In 2023 Florida passed an alimony reform bill (SB 1416) which eliminated permanent alimony and established a process for allowing alimony payers to request modifications when they want to retire. The bill allowed judges to reduce or terminate alimony obligations based on a number of factors. The passage came after decades of contentious debate garnering three vetoes of similar bills. Some groups that were previously major opponents of the reform approved of the 2023 policy, such as Florida Family Fairness and The Florida Bar.

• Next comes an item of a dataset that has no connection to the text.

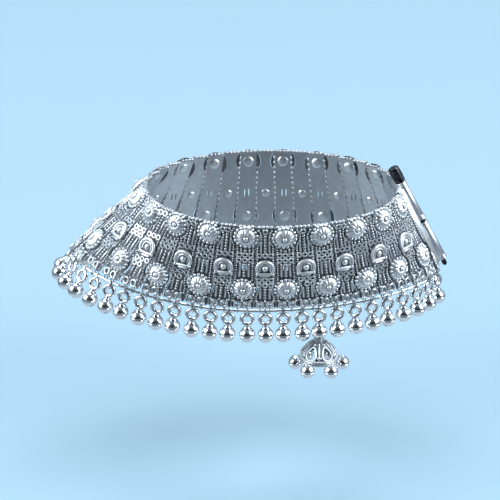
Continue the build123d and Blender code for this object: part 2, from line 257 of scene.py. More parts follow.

California, Connecticut, Georgia, Illinois, Oklahoma, New York, South Carolina, Tennessee, Utah, and West Virginia have all passed laws that allow for the modification or termination of alimony upon demonstration that the recipient is cohabitating with another person. In April 2009, the Governor of New Jersey, Jon Corzine, signed into law changes in the alimony statutes for his state which would bar alimony payments to parents who kill, abuse, or abandon their children.

== Taxation ==
In divorces and separation agreements signed on December 31, 2018, and earlier, alimony is tax-deductible for the payer, and treated as taxable income for the recipient. Pursuant to the Tax Cuts and Jobs Act of 2017, for divorce judgments dated January 1, 2019 and later, spousal support is treated as not-taxable and non-deductible for either party.

==Collection==
A spouse trying to recover back alimony sometimes may use only the collection procedures that are available to all other creditors, such as reporting the amount due to a collection agency, or seek enforcement through contempt of court proceedings against an obligor who is able to pay but has failed to do so. Alimony obligations are not dischargeable in bankruptcy.